Hurricane warning in place
Gulf Coast braces for Tropical Storm Isaac
TAMPA, Florida - The path of Tropical Storm Isaac is sending chills throughout New Orleans and the Gulf Coast, as its path appears to be taking on the same route of Hurricane Katrina in 2005.
Louisiana, Alabama, and Mississippi are all implementing emergency management plans, with thousands leaving their Gulf Coast homes under mandatory evacuation. The governors of the three states each declared an emergency, with Alabama Gov. Robert Bentley ordering mandatory evacuations for residents who live along the coast and for those in some low-lying areas inland.
Some 9,000 residents in Jefferson Parish, Louisiana, were ordered to evacuate Monday morning. The towns of Jean Lafitte, Crown Point and Barataria are affected. "We're worried about tidal surge," Jean Lafitte Mayor Tim Kerner said.
Louisiana Gov. Bobby Jindal called on residents in coastal parishes prone to flooding to voluntarily evacuate. A mandatory evacuation was ordered for St. Charles Parish and for parts of Plaquemines Parish.
On Monday morning Isaac was centered about 310 miles southeast of the mouth of the Mississippi River. It was forecast to become a hurricane "in a day or so," the National Hurricane Center said.
A hurricane warning was in place Monday for the northern coast of the Gulf of Mexico, from Morgan City, Louisiana, east to Destin, Florida. A landfall on Wednesday would coincide with the seventh anniversary of the arrival of the much stronger Hurricane Katrina.
Mississippi officials dispatched 1,500 National Guard troops to the state's three southern counties to help with emergency operations, as well as 45 state troopers to ease traffic flow. The state has distributed 10,000 sandbags to residents ahead of the storm.

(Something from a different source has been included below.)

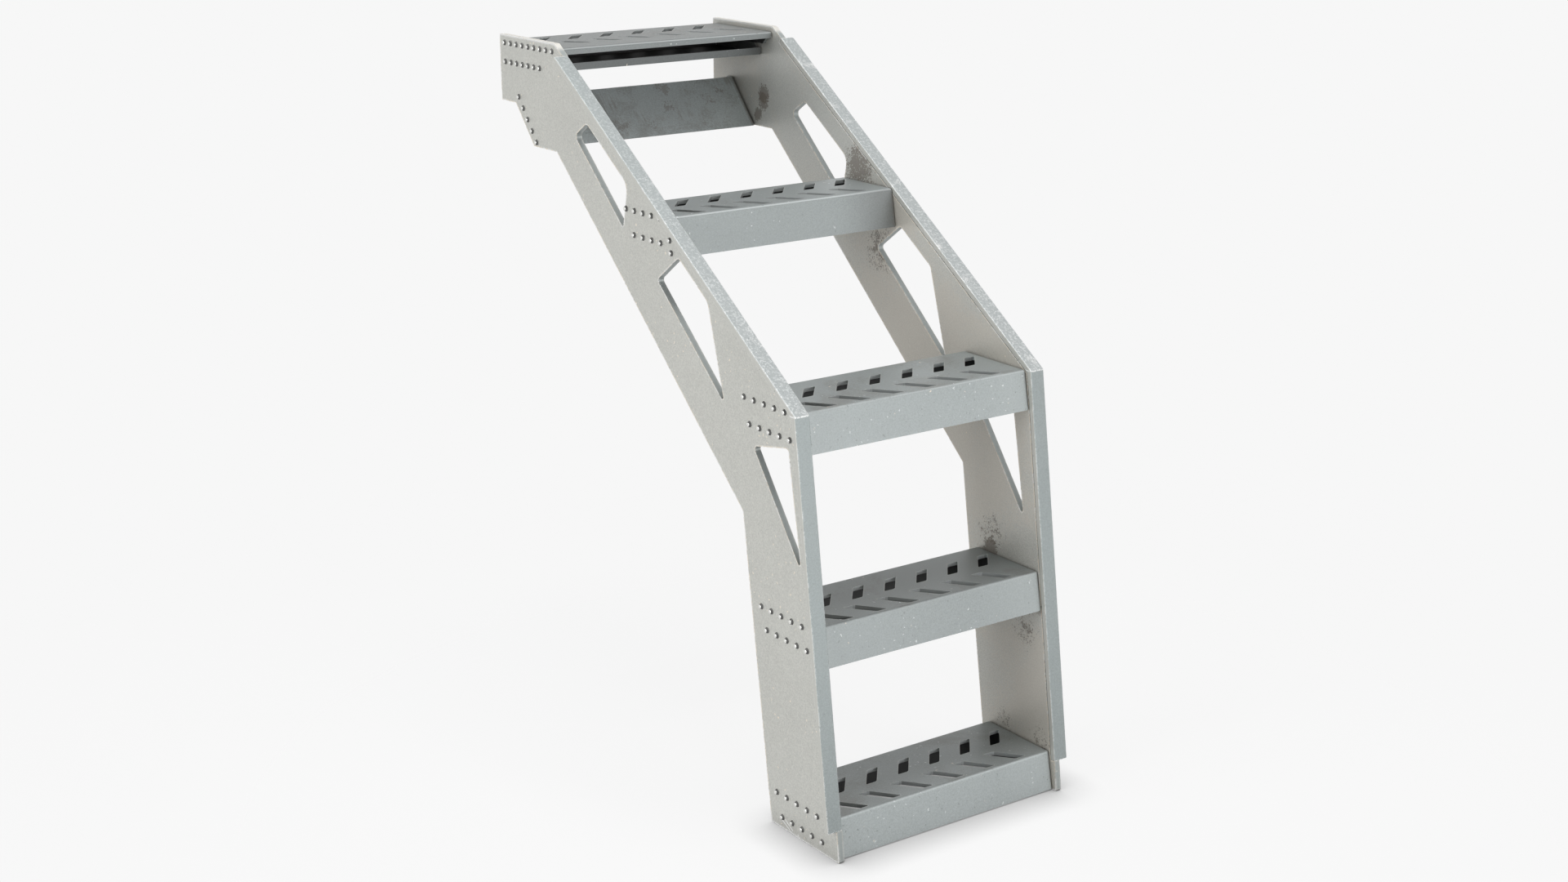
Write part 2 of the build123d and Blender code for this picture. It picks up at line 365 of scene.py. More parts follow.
def build_blotches():
    """Soft blotches with a speckled rim, as left by wiped grease and mud."""
    group, given, result = new_group(
        "blotches",
        [("Scale", FLOAT, 8.0), ("Amount", FLOAT, 0.5), ("Speckle Scale", FLOAT, 320.0)],
        [("Mask", FLOAT)],
    )
    where = object_place(group)
    blotch = noise(group, where, given["Scale"], detail=6.0, roughness=0.6, distortion=0.4)
    speckle = noise(group, where, given["Speckle Scale"], detail=2.0, roughness=0.7)
    limit = calculate(group, "MULTIPLY_ADD", given["Amount"], -0.4, 0.75)
    both = calculate(group, "MULTIPLY_ADD", calculate(group, "SUBTRACT", speckle, 0.5), 0.35, blotch)
    feed(group, result["Mask"], remap(group, both, limit, calculate(group, "ADD", limit, 0.16)))
    return group


def build_spatter():
    """Dark specks that thin out from one place on the piece."""
    group, given, result = new_group(
        "spatter",
        [
            ("Centre", VECTOR, (0.0, 0.0, 0.0)),
            ("Reach", FLOAT, 0.05),
            ("Density", FLOAT, 0.5),
            ("Scale", FLOAT, 330.0),
        ],
        [("Mask", FLOAT)],
    )
    where = object_place(group)
    apart = add_node(group, "ShaderNodeVectorMath", operation="DISTANCE")
    feed(group, apart.inputs[0], where)
    feed(group, apart.inputs[1], given["Centre"])
    near = remap(group, apart.outputs["Value"], 0.0, given["Reach"], 1.0, 0.0)
    specks = noise(group, where, given["Scale"], detail=2.0, roughness=0.6, distortion=0.8)
    coarse = calculate(group, "MULTIPLY", given["Scale"], 0.2)
    clumps = noise(group, where, coarse, detail=3.0, roughness=0.6)
    both = calculate(group, "MULTIPLY_ADD", specks, 0.6, calculate(group, "MULTIPLY", clumps, 0.4))
    thick = calculate(group, "MULTIPLY", near, given["Density"])
    limit = calculate(group, "MULTIPLY_ADD", thick, -0.34, 0.7)
    dots = remap(group, both, limit, calculate(group, "ADD", limit, 0.05))
    feed(group, result["Mask"], overlap(group, dots, remap(group, near, 0.0, 0.25)))
    return group


def build_scratch():
    """One straight scratch that starts at a place and runs a way, ragged along its sides."""
    group, given, result = new_group(
        "scratch",
        [
            ("Start", VECTOR, (0.0, 0.0, 0.0)),
            ("Run", VECTOR, (0.0, 0.01, 0.0)),
            ("Width", FLOAT, 0.001),
        ],
        [("Mask", FLOAT)],
    )
    where = object_place(group)
    out = add_node(group, "ShaderNodeVectorMath", operation="SUBTRACT")
    feed(group, out.inputs[0], where)
    feed(group, out.inputs[1], given["Start"])
    along = add_node(group, "ShaderNodeVectorMath", operation="DOT_PRODUCT")
    feed(group, along.inputs[0], out.outputs[0])
    feed(group, along.inputs[1], given["Run"])
    whole = add_node(group, "ShaderNodeVectorMath", operation="DOT_PRODUCT")
    feed(group, whole.inputs[0], given["Run"])
    feed(group, whole.inputs[1], given["Run"])
    share = calculate(group, "DIVIDE", along.outputs["Value"], whole.outputs["Value"], clamp=True)
    foot = add_node(group, "ShaderNodeVectorMath", operation="SCALE")
    feed(group, foot.inputs[0], given["Run"])
    feed(group, foot.inputs["Scale"], share)
    apart = add_node(group, "ShaderNodeVectorMath", operation="DISTANCE")
    feed(group, apart.inputs[0], out.outputs[0])
    feed(group, apart.inputs[1], foot.outputs[0])
    ragged = calculate(group, "MULTIPLY", noise(group, where, 500.0, detail=2.0), given["Width"])
    core = calculate(group, "MULTIPLY", ragged, 0.8)
    feed(group, result["Mask"], remap(group, apart.outputs["Value"], core, ragged, 1.0, 0.0))
    return group


def build_streaks():
    """Run marks that follow one direction, in a few patches."""
    group, given, result = new_group(
        "streaks",
        [("Stretch", VECTOR, (120.0, 9.0, 9.0)), ("Patch Scale", FLOAT, 9.0), ("Amount", FLOAT, 0.5)],
        [("Mask", FLOAT)],
    )
    where = object_place(group)
    drawn = add_node(group, "ShaderNodeVectorMath", operation="MULTIPLY")
    feed(group, drawn.inputs[0], where)
    feed(group, drawn.inputs[1], given["Stretch"])
    runs = noise(group, drawn.outputs[0], 1.0, detail=3.0, roughness=0.6)
    patch = noise(group, where, given["Patch Scale"], detail=3.0, roughness=0.55)
    limit = calculate(group, "MULTIPLY_ADD", given["Amount"], -0.3, 0.7)
    area = remap(group, patch, limit, calculate(group, "ADD", limit, 0.12))
    feed(group, result["Mask"], overlap(group, remap(group, runs, 0.47, 0.62), area))
    return group


EDGE_WEAR = build_edge_wear()
PAINT_GRAIN = build_paint_grain()
FLECKS = build_flecks()
BLOTCHES = build_blotches()
SPATTER = build_spatter()
STREAKS = build_streaks()
SCRATCH = build_scratch()

# Bare metal, primer and dirt; the brown and the dark dirt also serve as painted shade, and the rivets' flank
# colour is painted shade
WORN_METAL = (0.95, 0.95, 0.94, 1)
RIVET_METAL = (0.8, 0.8, 0.77, 1)
CREAM_PRIMER = (0.92, 0.83, 0.7, 1)
BROWN_DIRT_AND_SHADE = (0.17, 0.14, 0.115, 1)
DARK_DIRT_AND_SHADE = (0.085, 0.08, 0.075, 1)
SEAM_DIRT = (0.14, 0.11, 0.095, 1)
RUN_DIRT = (0.2, 0.155, 0.12, 1)
SMEAR_DIRT = (0.26, 0.22, 0.2, 1)
RIVET_FLANK_PAINTED_SHADE = (0.06, 0.06, 0.058, 1)

# Paint of the side plates; the blue on their front edges and near the head is painted shade
STRINGER_GREY = (0.605, 0.603, 0.562, 1)
STRINGER_HAZE = (0.67, 0.615, 0.535, 1)
STRINGER_BLUE_SHADE = (0.42, 0.46, 0.47, 1)
STRINGER_FRONT_PAINTED_SHADE = (0.36, 0.4, 0.4, 1)
STRINGER_PALE_CHIP = (0.75, 0.74, 0.7, 1)
STRINGER_HEAD_EDGE = (0.93, 0.9, 0.84, 1)

# Paint of the caps; the paler warm grey of their sides is painted light
CAP_BLUE = (0.35, 0.39, 0.39, 1)
CAP_SIDE_PAINTED_LIGHT = (0.6, 0.598, 0.557, 1)
CAP_WORN_GREY = (0.56, 0.59, 0.59, 1)
CAP_MOTTLE = (0.9, 0.92, 0.92, 1)
CAP_PIT = (0.2, 0.22, 0.22, 1)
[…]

"In short, we have done everything in our power to be prepared for the storm," Mississippi Gov. Phil Bryant said.
Alabama authorities warned residents Monday that strong winds and high water may affect the state's coast even if the storm hits as far west as Louisiana.
"It is a very large storm," Alabama Emergency Management Agency Director Art Faulkner said, "And oftentimes we confuse and focus on a specific dot that may be identified as the center of the storm when very dangerous conditions may exist as far as 200 miles from that specific dot."
Isaac's strength was holding steady Monday as it moved at 14 mph through the warm Gulf waters, forecasters said. The storm had maximum sustained winds of 65 mph, according to a hurricane center advisory.
In the coastal Mississippi city of Pass Christian, people were moving their boats to higher ground and preparing their homes.
It appeared Monday that the storm's ferocity would mostly bypass Florida's west coast and the Republican National Convention in Tampa, where the schedule was pushed back a day by organizers over concerns about the storm.
Isaac's eye is forecast to pass well west of Tampa. Still, Isaac's reach is so large that Florida was getting heavy doses of rain and wind. According to the hurricane center, tropical storm-force winds stretch 204 miles from the storm's center.
The forecast track for Isaac and the one for Katrina in 2005 are almost identical, CNN meteorologist Dave Hennen said. "Hurricane Katrina went on to become a dangerous Category 5 hurricane in the central Gulf of Mexico," he said. On August 29, 2005, Katrina slammed into the Gulf Coast, killing roughly 1,800 people, most due to the flooding that followed the breaching of the levees.
New Orleans Mayor Mitch Landrieu said the city has had $10 billion in levee improvements since Katrina and the city's pump stations have backup generators ready in case of electrical outages. But he said the roughly 950 residents outside the levees should evacuate - and if anyone else is thinking about leaving, "now would be a good time to go."
"If your plan was to stay, now is the time to start executing the preparations that you have put in place," he said. He said New Orleans residents should be taking responsibility for their own safety, so authorities "can take care of people who cannot take care of themselves."
Currently, there are no plans to order evacuations of New Orleans. If an evacuation is ordered, buses and trains would be used to move residents, Landrieu said. The airport, the convention center and the Superdome would not be shelters of last resort as they were in 2005.
In Gulfport, Mississippi, authorities ordered the port cleared of cargo vessels. Eight oil rigs and 39 production platforms in the gulf were evacuated by late Sunday, according to the US Bureau of Safety and Environmental Enforcement. BP said it would evacuate its oil platform workers Monday.
As preparations continued on the northern Gulf Coast, Florida Gov. Rick Scott was assessing damage as Isaac skirted the state's western coast, bringing strong winds and heavy rain. "We are experiencing some minor outages in the southern part of the state," he said at a news conference in Tampa. He said his main concern for Tampa was no longer a direct hit from Isaac but tropical-storm-force winds.